From left: James Rose, Ryland Marbutt and Charles Mayhew Miller as three members of the Kit Kat Ensemble, singing “Tomorrow Belongs to Me.”Daniel Rader

The same fight between the authors’ and the director’s intentions undermines many of the book scenes as well. Sally’s relationship with Clifford Bradshaw (Dan Amboyer), an American writer visiting Berlin for inspiration, has become less and less credible as his sexuality, altered repeatedly in different versions of the story, has become more and more obvious. Now even Nazis rub up against him, advancing the inadvertent but no less troubling idea that National Socialism was in part a queer phenomenon.

I suppose you could explore that idea, but to do so you’d need a much larger conceptual intervention than even this production offers. With just one word of the text altered — a character formerly introduced as “he” is now introduced as “they” — there’s only so much a little nontraditional casting can do. Maybe a lot more would work better.

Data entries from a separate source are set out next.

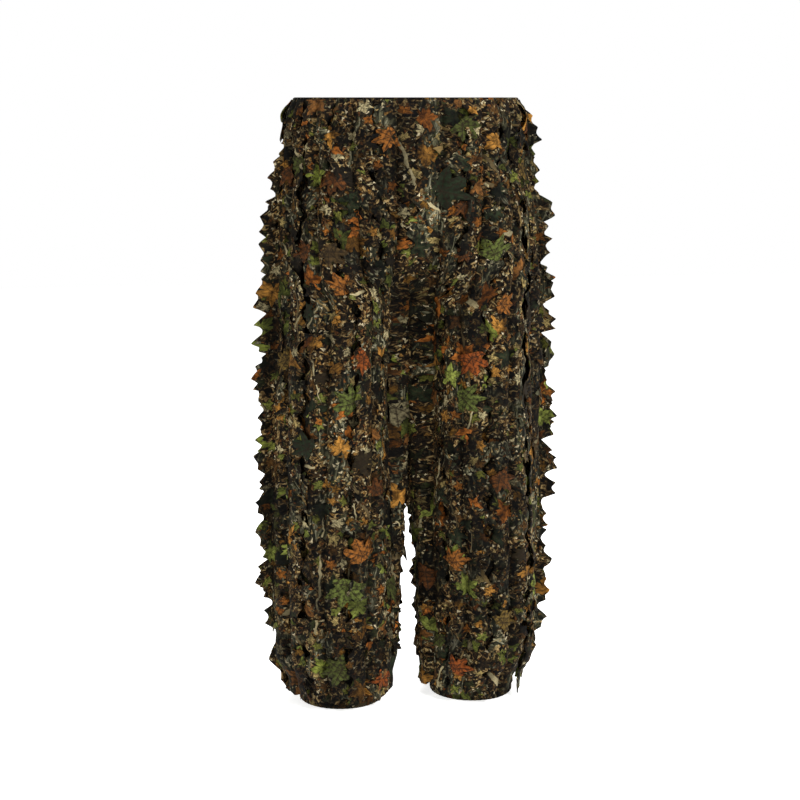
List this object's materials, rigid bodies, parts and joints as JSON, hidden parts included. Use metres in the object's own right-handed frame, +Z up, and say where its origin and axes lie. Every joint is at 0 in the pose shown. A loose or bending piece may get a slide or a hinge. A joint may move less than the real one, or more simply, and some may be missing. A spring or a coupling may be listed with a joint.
{
  "type": "leaf camouflage trousers",
  "caption": "Loose over-trousers covered in overlapping leaf-cut camouflage strips, with an elastic waist, a fly zip and elastic ankle cuffs.",
  "frame": {"origin": "centre of the waist opening, level with the top rim of the waistband", "axes": "+Z up along the body, front faces -Y, the wearer's left leg is at +X"},
  "size_m": [0.5104, 0.2895, 1.02],
  "materials": {
    "base_cloth": "matt printed polyester, dark leaf-litter camouflage",
    "leaf_cloth": "matt printed polyester cut into leaf shapes, leaf-litter camouflage",
    "elastic": "ribbed woven elastic",
    "zip_tape": "woven tape",
    "zip_coil": "nylon coil",
    "zip_metal": "dark lacquered zinc, worn at its edges",
    "label": "blank woven satin label"
  },
  "bodies": {
    "trousers": {"front_left_panel": "base_cloth", "leaf_strip_front_left_1": "leaf_cloth", "leaf_strip_front_left_2": "leaf_cloth", "leaf_strip_front_left_3": "leaf_cloth", "leaf_strip_front_left_4": "leaf_cloth", "front_right_panel": "base_cloth", "leaf_strip_front_right_1": "leaf_cloth", "leaf_strip_front_right_2": "leaf_cloth", "leaf_strip_front_right_3": "leaf_cloth", "leaf_strip_front_right_4": "leaf_cloth", "back_left_panel": "base_cloth", "leaf_strip_back_left_1": "leaf_cloth", "leaf_strip_back_left_2": "leaf_cloth", "leaf_strip_back_left_3": "leaf_cloth", "leaf_strip_back_left_4": "leaf_cloth", "back_right_panel": "base_cloth", "leaf_strip_back_right_1": "leaf_cloth", "leaf_strip_back_right_2": "leaf_cloth", "leaf_strip_back_right_3": "leaf_cloth", "leaf_strip_back_right_4": "leaf_cloth", "waistband_casing": "base_cloth", "waist_elastic": "elastic", "cuff_casing_left": "base_cloth", "cuff_elastic_left": "elastic", "zip_tape_left": "zip_tape", "zip_coil_left": "zip_coil", "zip_top_stop_left": "zip_metal", "cuff_casing_right": "base_cloth", "cuff_elastic_right": "elastic", "zip_tape_right": "zip_tape", "zip_coil_right": "zip_coil", "zip_top_stop_right": "zip_metal", "zip_bottom_stop": "zip_metal", "fly_shield": "base_cloth", "care_label": "label"},
    "zip_slider_body": {"zip_slider": "zip_metal"},
    "zip_pull_body": {"zip_pull": "zip_metal"}
  },
  "joints": [
    {"name": "zip_slide", "type": "slide", "parent": "trousers", "child": "zip_slider_body", "axis": [0, 0, -1], "range_m": [0, 0.1275]},
    {"name": "zip_pull_hinge", "type": "hinge", "parent": "zip_slider_body", "child": "zip_pull_body", "pos_m": [0, -0.10858, -0.0495], "axis": [-1, 0, 0], "range_deg": [0, 170]}
  ]
}
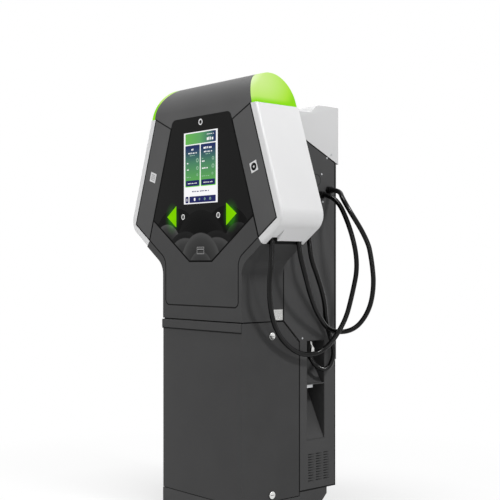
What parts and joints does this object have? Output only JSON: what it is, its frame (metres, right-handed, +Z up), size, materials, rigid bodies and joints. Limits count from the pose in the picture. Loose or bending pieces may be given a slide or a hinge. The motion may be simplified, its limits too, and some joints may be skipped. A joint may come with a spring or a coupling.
{
  "type": "ev charging post",
  "caption": "Freestanding electric vehicle charging post with a wide lit head, screen, push buttons, hanging cables, parking pockets, lift-off cover and rear door.",
  "frame": {"origin": "centre of the bounding box's base, without the cables", "axes": "+Z up, -Y towards the front face, +X towards the viewer's right of the front face"},
  "size_m": [1.0036, 0.5718, 1.855],
  "materials": {
    "charcoal_paint": "fine satin powder coat",
    "graphite_paint": "satin powder coat",
    "white_paint": "gloss powder coat",
    "plinth_paint": "matt powder coat",
    "galvanised_steel": "galvanised",
    "bright_metal": "polished",
    "dark_glass": "gloss, printed",
    "screen": "lit display",
    "lime_lens": "translucent, lit",
    "black_plastic": "fine texture",
    "grey_plastic": "satin",
    "pocket_plastic": "fine texture",
    "cable_rubber": "satin",
    "seal_rubber": "matt",
    "tag_print": "printed",
    "circuit_board": "satin"
  },
  "bodies": {
    "cabinet": {"base_plinth": "plinth_paint", "inner_frame": "galvanised_steel", "mounting_plate": "galvanised_steel", "front_housing": "graphite_paint", "carrier_plate": "galvanised_steel", "front_hatch": "graphite_paint", "left_front_panel": "graphite_paint", "right_front_panel": "graphite_paint", "display_glass": "dark_glass", "display_module": "screen", "arrow_lights": "lime_lens", "button_bezels": "bright_metal", "card_reader": "black_plastic", "connector_tags": "tag_print", "left_wing": "white_paint", "right_wing": "white_paint", "top_cover": "graphite_paint", "left_light": "lime_lens", "right_light": "lime_lens", "led_boards": "circuit_board", "left_side_plate": "graphite_paint", "right_side_plate": "graphite_paint", "left_niche": "pocket_plastic", "right_niche": "pocket_plastic", "holder_plates": "galvanised_steel", "rear_lower_panel": "graphite_paint", "rear_cap": "white_paint", "door_hinges": "black_plastic", "fan_housings": "black_plastic", "power_modules": "grey_plastic", "din_rails": "galvanised_steel", "rail_devices": "grey_plastic", "controller_unit": "grey_plastic", "left_holster": "black_plastic", "right_holster": "black_plastic", "front_plug": "black_plastic", "rear_plug": "black_plastic", "pocket_plug": "black_plastic", "front_cable": "cable_rubber", "rear_cable": "cable_rubber", "pocket_cable": "cable_rubber", "cable_glands": "black_plastic", "data_plate": "bright_metal", "panel_screws": "bright_metal"},
    "front_cover": {"lower_cover": "charcoal_paint", "cover_lip": "charcoal_paint"},
    "left_low_lock": {"left_low_lock": "bright_metal"},
    "left_high_lock": {"left_high_lock": "bright_metal"},
    "right_low_lock": {"right_low_lock": "bright_metal"},
    "right_high_lock": {"right_high_lock": "bright_metal"},
    "rear_door": {"rear_door": "graphite_paint", "door_gasket": "seal_rubber", "handle_base": "black_plastic"},
    "door_handle": {"door_handle": "black_plastic"},
    "left_fan_rotor": {"left_fan_rotor": "black_plastic"},
    "right_fan_rotor": {"right_fan_rotor": "black_plastic"},
    "left_button": {"left_button": "bright_metal"},
    "right_button": {"right_button": "bright_metal"},
    "release_lever": {"release_lever": "grey_plastic"}
  },
  "joints": [
    {"name": "cover_slide", "type": "slide", "parent": "cabinet", "child": "front_cover", "axis": [0, -1, 0], "range_m": [0, 0.33]},
    {"name": "left_low_lock_turn", "type": "hinge", "parent": "front_cover", "child": "left_low_lock", "pos_m": [-0.2655, -0.1125, 0.122], "axis": [-1, 0, 0], "range_deg": [0, 90]},
    {"name": "left_high_lock_turn", "type": "hinge", "parent": "front_cover", "child": "left_high_lock", "pos_m": [-0.2655, -0.1125, 0.777], "axis": [-1, 0, 0], "range_deg": [0, 90]},
    {"name": "right_low_lock_turn", "type": "hinge", "parent": "front_cover", "child": "right_low_lock", "pos_m": [0.2655, -0.1125, 0.122], "axis": [1, 0, 0], "range_deg": [0, 90]},
    {"name": "right_high_lock_turn", "type": "hinge", "parent": "front_cover", "child": "right_high_lock", "pos_m": [0.2655, -0.1125, 0.777], "axis": [1, 0, 0], "range_deg": [0, 90]},
    {"name": "door_swing", "type": "hinge", "parent": "cabinet", "child": "rear_door", "pos_m": [-0.2715, 0.2645, 1.084], "axis": [0, 0, 1], "range_deg": [0, 110]},
    {"name": "door_handle_turn", "type": "hinge", "parent": "rear_door", "child": "door_handle", "pos_m": [0.215, 0.2715, 1.11], "axis": [0, -1, 0], "range_deg": [0, 90]},
    {"name": "left_fan_spin", "type": "hinge", "parent": "cabinet", "child": "left_fan_rotor", "pos_m": [-0.11, 0.2385, 0.215], "axis": [0, 1, 0], "continuous": true},
    {"name": "right_fan_spin", "type": "hinge", "parent": "cabinet", "child": "right_fan_rotor", "pos_m": [0.11, 0.2385, 0.215], "axis": [0, 1, 0], "continuous": true},
    {"name": "left_button_press", "type": "slide", "parent": "cabinet", "child": "left_button", "axis": [0, 1, 0], "range_m": [0, 0.002], "stiffness_N_per_m": 1500, "springref_m": -0.001},
    {"name": "right_button_press", "type": "slide", "parent": "cabinet", "child": "right_button", "axis": [0, 1, 0], "range_m": [0, 0.002], "stiffness_N_per_m": 1500, "springref_m": -0.001},
    {"name": "lever_press", "type": "hinge", "parent": "cabinet", "child": "release_lever", "pos_m": [0.248, 0.1005, 0.738], "axis": [-1, 0, 0], "range_deg": [0, 10], "stiffness_Nm_per_rad": 0.4, "springref_deg": -5.73}
  ]
}
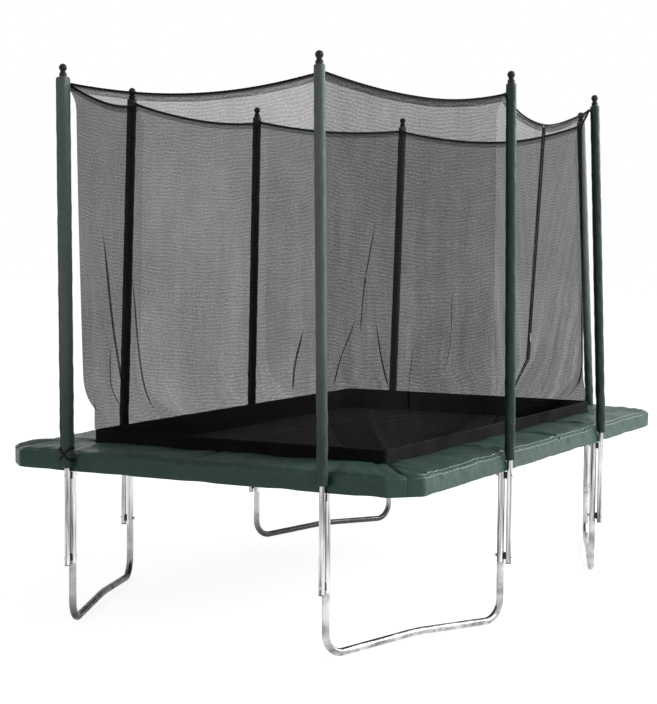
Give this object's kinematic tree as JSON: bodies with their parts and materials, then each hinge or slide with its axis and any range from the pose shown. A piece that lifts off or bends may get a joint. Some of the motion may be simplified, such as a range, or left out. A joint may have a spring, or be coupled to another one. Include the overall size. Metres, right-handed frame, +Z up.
{
  "type": "enclosed garden trampoline",
  "caption": "Rectangular garden trampoline on U-shaped tube legs, with a sprung mat, a padded rim and a net enclosure with a zipped door held up by padded poles.",
  "frame": {"origin": "on the ground under the centre of the trampoline", "axes": "+X across the short way, towards the side with the zip door; +Y along the long way; +Z up"},
  "size_m": [2.337, 3.7276, 2.7],
  "materials": {
    "rail_steel": "galvanised, satin",
    "leg_steel": "galvanised, satin",
    "pole_steel": "galvanised, satin",
    "sleeve_foam": "closed-cell foam",
    "sleeve_fabric": "dark green coated cloth, slightly glossy",
    "black_plastic": "moulded, slightly glossy",
    "bolt_steel": "zinc plated",
    "spacer_plastic": "moulded, matt",
    "spring_steel": "zinc plated wire",
    "mat_fabric": "woven, matt",
    "band_fabric": "woven, matt",
    "pad_fabric": "dark green coated cloth, satin",
    "black_webbing": "woven webbing and cord",
    "net_mesh": "fine knitted mesh",
    "zip_tape": "woven tape",
    "zip_plastic": "moulded teeth",
    "zip_metal": "cast, satin"
  },
  "bodies": {
    "frame": {"side_rails": "rail_steel", "end_rails": "rail_steel", "corner_bends": "rail_steel", "leg_uprights": "leg_steel", "leg_base_near_left": "leg_steel", "leg_base_near_right": "leg_steel", "leg_base_far_right": "leg_steel", "leg_base_far_left": "leg_steel", "pole_lower_tubes": "pole_steel", "pole_upper_tubes": "pole_steel", "pole_foam": "sleeve_foam", "pole_sleeves": "sleeve_fabric", "pole_caps": "black_plastic", "pole_end_plugs": "black_plastic", "upper_bolts": "bolt_steel", "lower_bolts": "bolt_steel", "upper_nuts": "bolt_steel", "lower_nuts": "bolt_steel", "upper_washers": "bolt_steel", "lower_washers": "bolt_steel", "upper_spacers": "spacer_plastic", "lower_spacers": "spacer_plastic", "springs_near": "spring_steel", "springs_far": "spring_steel", "springs_left": "spring_steel", "springs_right": "spring_steel", "pad_near": "pad_fabric", "pad_far": "pad_fabric", "pad_left": "pad_fabric", "pad_right": "pad_fabric", "pad_ties": "black_webbing", "top_rope": "black_webbing", "net_hooks": "black_webbing", "net_near": "net_mesh", "net_near_right": "net_mesh", "net_right_front": "net_mesh", "net_right_rear": "net_mesh", "net_far_right": "net_mesh", "net_far": "net_mesh", "net_far_left": "net_mesh", "net_left": "net_mesh", "net_near_left": "net_mesh", "zip_tapes": "zip_tape", "zip_teeth": "zip_plastic"},
    "mat": {"mat_sheet": "mat_fabric", "mat_webbing": "mat_fabric", "v_rings": "spring_steel", "net_foot_band": "band_fabric"},
    "slider": {"zip_slider": "zip_metal"},
    "pull": {"zip_pull": "zip_metal"}
  },
  "joints": [
    {"name": "mat_bounce", "type": "slide", "parent": "frame", "child": "mat", "axis": [0, 0, -1], "range_m": [0, 0.15], "stiffness_N_per_m": 4000, "springref_m": -0.12, "deforming": ["springs_near", "springs_far", "springs_left", "springs_right"]},
    {"name": "zip_slide", "type": "slide", "parent": "frame", "child": "slider", "axis": [-0.0114, 0.1784, 0.9839], "range_m": [-0.109, 1.089]},
    {"name": "zip_pull_swing", "type": "hinge", "parent": "slider", "child": "pull", "pos_m": [1.04386, -0.17995, 1.39527], "axis": [0.008, -0.9839, 0.1785], "range_deg": [0, 100]}
  ]
}
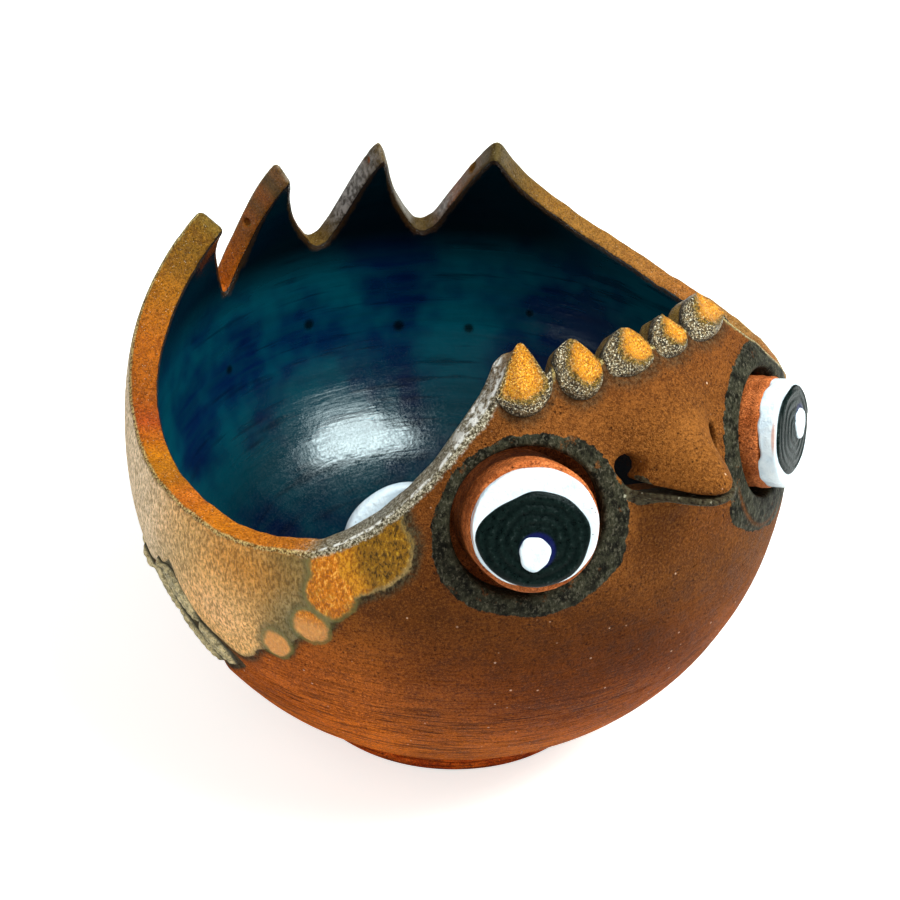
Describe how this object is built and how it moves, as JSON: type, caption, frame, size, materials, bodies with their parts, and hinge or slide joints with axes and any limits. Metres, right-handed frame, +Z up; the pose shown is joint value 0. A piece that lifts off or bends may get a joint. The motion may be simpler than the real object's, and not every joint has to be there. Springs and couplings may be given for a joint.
{
  "type": "yarn bowl",
  "caption": "Spherical thrown ceramic yarn bowl with an owl face: cut toothed rim, beak with yarn slot, crimped brow and loose turning eyes.",
  "frame": {"origin": "centre of the flat underside of the foot, on the table", "axes": "+Z up through the bowl, -Y towards the owl's face, +X towards the side of the right_ nodes (the viewer's right when facing the face)"},
  "size_m": [0.1504, 0.1584, 0.1248],
  "materials": {
    "bowl_shell": "unglazed fired terracotta outside, glossy blue glaze inside, speckled amber glaze on the rim",
    "foot": "burnished orange terracotta",
    "beak": "unglazed fired terracotta",
    "beak_lip": "dark oxide wash",
    "inner_pad": "glossy white glaze",
    "brow_tufts": "speckled amber and grey crystalline glaze",
    "wing_feathers": "grey-green crystalline glaze over low relief",
    "eye_flange": "unglazed fired terracotta",
    "eye_barrel": "unglazed fired terracotta",
    "eye_white": "glossy white glaze",
    "eye_pupil": "glossy dark green-black glaze",
    "eye_sparkle": "glossy white glaze"
  },
  "bodies": {
    "bowl": {"bowl_shell": "bowl_shell", "foot": "foot", "beak": "beak", "beak_lip": "beak_lip", "inner_pad": "inner_pad", "brow_tuft_outer_left": "brow_tufts", "brow_tuft_left": "brow_tufts", "brow_tuft_middle": "brow_tufts", "brow_tuft_right": "brow_tufts", "brow_tuft_outer_right": "brow_tufts", "left_wing_feathers": "wing_feathers", "right_wing_feathers": "wing_feathers"},
    "left_eye": {"left_eye_flange": "eye_flange", "left_eye_barrel": "eye_barrel", "left_eye_white": "eye_white", "left_eye_pupil": "eye_pupil", "left_eye_sparkle": "eye_sparkle"},
    "right_eye": {"right_eye_flange": "eye_flange", "right_eye_barrel": "eye_barrel", "right_eye_white": "eye_white", "right_eye_pupil": "eye_pupil", "right_eye_sparkle": "eye_sparkle"}
  },
  "joints": [
    {"name": "left_eye_turn", "type": "hinge", "parent": "bowl", "child": "left_eye", "pos_m": [-0.0277, -0.06079, 0.09405], "axis": [-0.3903, -0.7827, 0.4848], "continuous": true},
    {"name": "right_eye_turn", "type": "hinge", "parent": "bowl", "child": "right_eye", "pos_m": [0.03222, -0.05934, 0.09194], "axis": [0.4767, -0.8426, 0.2504], "continuous": true}
  ]
}
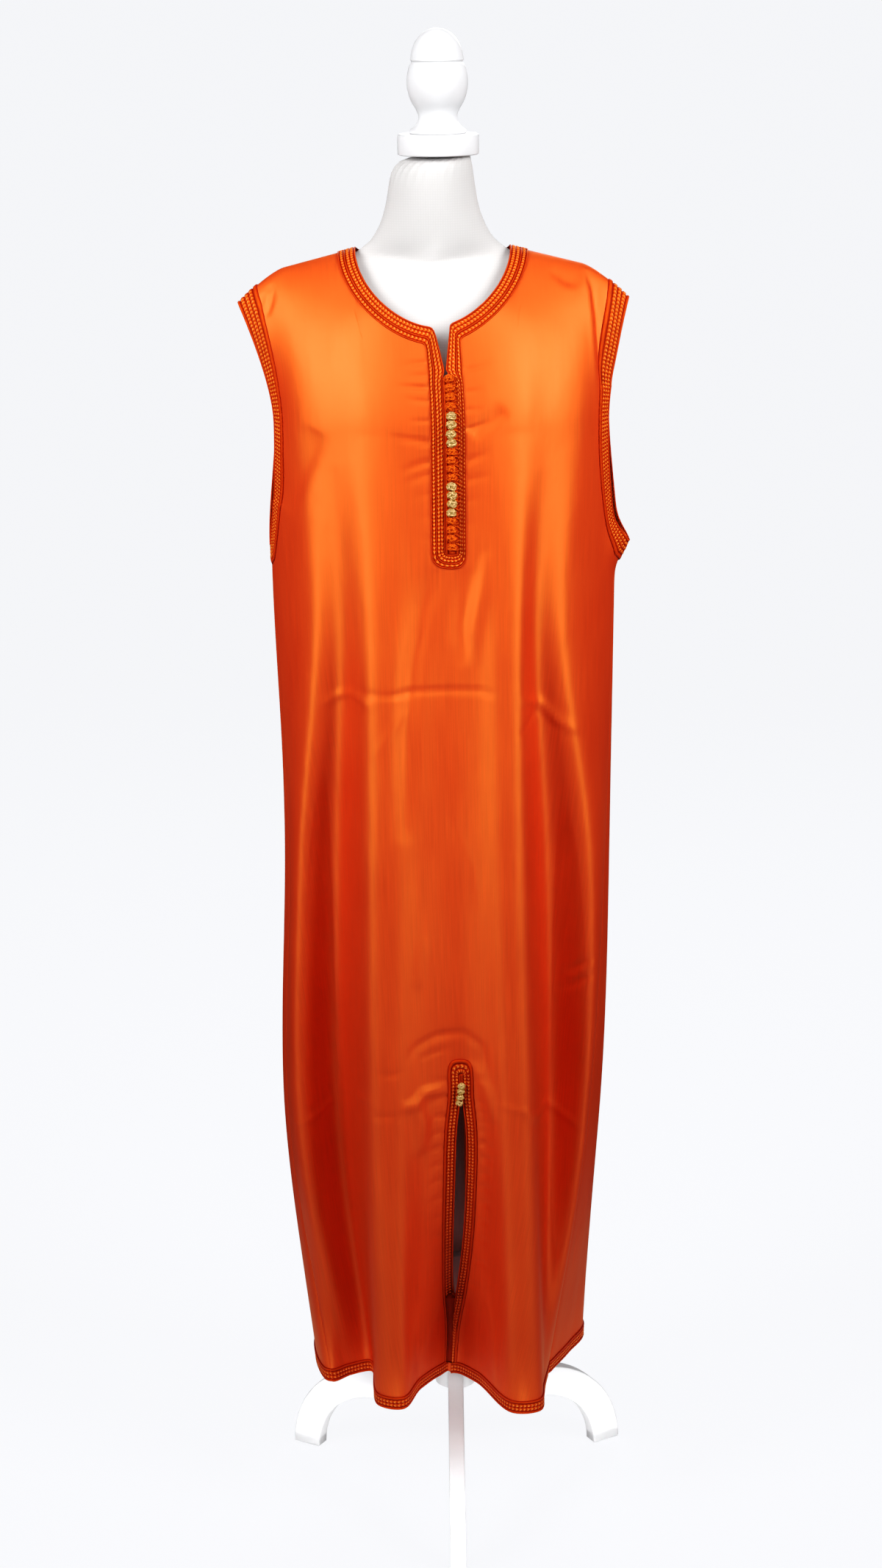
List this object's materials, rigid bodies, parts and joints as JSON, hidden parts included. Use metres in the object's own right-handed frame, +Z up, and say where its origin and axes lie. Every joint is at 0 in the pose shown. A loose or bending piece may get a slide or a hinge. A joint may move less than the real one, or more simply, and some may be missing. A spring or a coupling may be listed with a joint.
{
  "type": "gandoura on dress form",
  "caption": "Long sleeveless satin robe with braided trim and knot buttons, worn by a limbless dress form on a turned wooden tripod stand.",
  "frame": {"origin": "on the floor, under the middle of the whole", "axes": "+Z up, the garment's front faces -Y, +X is on the right of a person looking at the front"},
  "size_m": [0.4256, 0.3686, 1.7],
  "materials": {
    "satin": "bright orange satin with a soft sheen",
    "braid": "orange silk braid, matte, with rows of fine stitches",
    "knot_orange": "orange knotted cord",
    "knot_gold": "pale gold metallic thread",
    "form_cover": "smooth white jersey cover",
    "stand_wood": "white satin paint"
  },
  "bodies": {
    "root": {"front_panel": "satin", "back_panel": "satin", "hem_trim_front_left": "braid", "hem_trim_front_right": "braid", "hem_trim_back": "braid", "slit_trim": "braid", "arm_trim_left_front": "braid", "arm_trim_right_front": "braid", "arm_trim_right_back": "braid", "arm_trim_left_back": "braid", "placket_trim": "braid", "button_strip": "braid", "neck_trim_front_left": "braid", "neck_trim_front_right": "braid", "neck_trim_back": "braid", "button_01": "knot_orange", "button_02": "knot_orange", "button_03": "knot_orange", "button_04": "knot_orange", "button_05": "knot_gold", "button_06": "knot_gold", "button_07": "knot_gold", "button_08": "knot_gold", "button_09": "knot_orange", "button_10": "knot_orange", "button_11": "knot_orange", "button_12": "knot_orange", "button_13": "knot_gold", "button_14": "knot_gold", "button_15": "knot_gold", "button_16": "knot_gold", "button_17": "knot_orange", "button_18": "knot_orange", "button_19": "knot_orange", "button_20": "knot_orange", "slit_bar_tack": "knot_gold", "form_torso": "form_cover", "neck_cap": "stand_wood", "finial": "stand_wood", "pole": "stand_wood", "hub": "stand_wood", "leg_front": "stand_wood", "leg_back_right": "stand_wood", "leg_back_left": "stand_wood"}
  },
  "joints": []
}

Because “Cabaret” as written is not about personal identity at all. It’s about mass complacency: a society’s failure to awaken in time to injustice and disaster. In 1966, when the Holocaust was still recent history, Prince didn’t need a contemporary lens to portray that danger or make it relevant; the period lens did just fine. So did Boris Aronson’s set, which featured an enormous mirror tipping ominously toward the audience to reflect and implicate it in the story.

A mirror features in Wilson Chin’s handsome set for the Barrington production, too, but instead of reflecting the audience, it reflects the stage. After seeing so many versions of “Cabaret” that strip the original bare and rebuild it inside out, I’m beginning to think that’s the real problem. It is no longer a comment on our history but its own.

Cabaret
Through July 8 at the Barrington Stage Company, Pittsfield, Mass.; barringtonstageco.org. Running time: 2 hours 40 minutes.